Paper has been implementing measures to meet these targets, through the development of wastewater treatment plants and installation of energy-efficient equipment.

Collaborative partnerships

The trade finance credit facility is Leo Paper’s first sustainable finance transaction in Vietnam. Together with Standard Chartered’s partnership, it likely will not the last, enthused Lai.

“By undertaking its first sustainability-linked USD trade finance credit facility in Vietnam, Leo Paper is charting a new and exciting course, showing how companies in Vietnam can rise to environmental challenges in partnership with their bank,” said Nguyen Thuy Hanh, head of Corporate, Commercial, and Institutional Banking at Standard Chartered Vietnam. She believes there will be more partnerships like this within the burgeoning Mekong market. “By pioneering corporate sustainability within Vietnam, Leo Paper becomes a model for companies keen to pursue sustainability endeavours but have yet to make such locked-in commitments and take concrete steps towards them.”

For Lai, businesses like this represent part of a growing move towards a more sustainable future. Many have yet to fully explore how they are impacting the environment and society, while others are unaware of the global and local issues that they can actively support.
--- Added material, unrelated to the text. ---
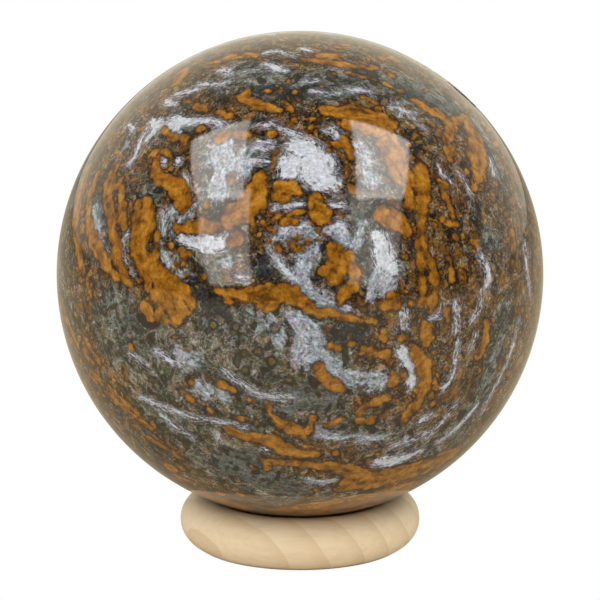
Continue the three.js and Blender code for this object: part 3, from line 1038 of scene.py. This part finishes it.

Enabling peers through knowledge-sharing is key in this regard, hence Lai’s endeavours to tell the Leo Paper story. “A lot of education is needed, so that businesses of all types can engage in sustainable business practices,” he explained. “That’s also where collaborative partnerships come into play, and where companies like Leo Paper and Standard Chartered can positively encourage customers and suppliers. Such partnerships not only help create thriving economies in Vietnam and beyond, they also demonstrate how, collectively, we can build a more sustainable future”.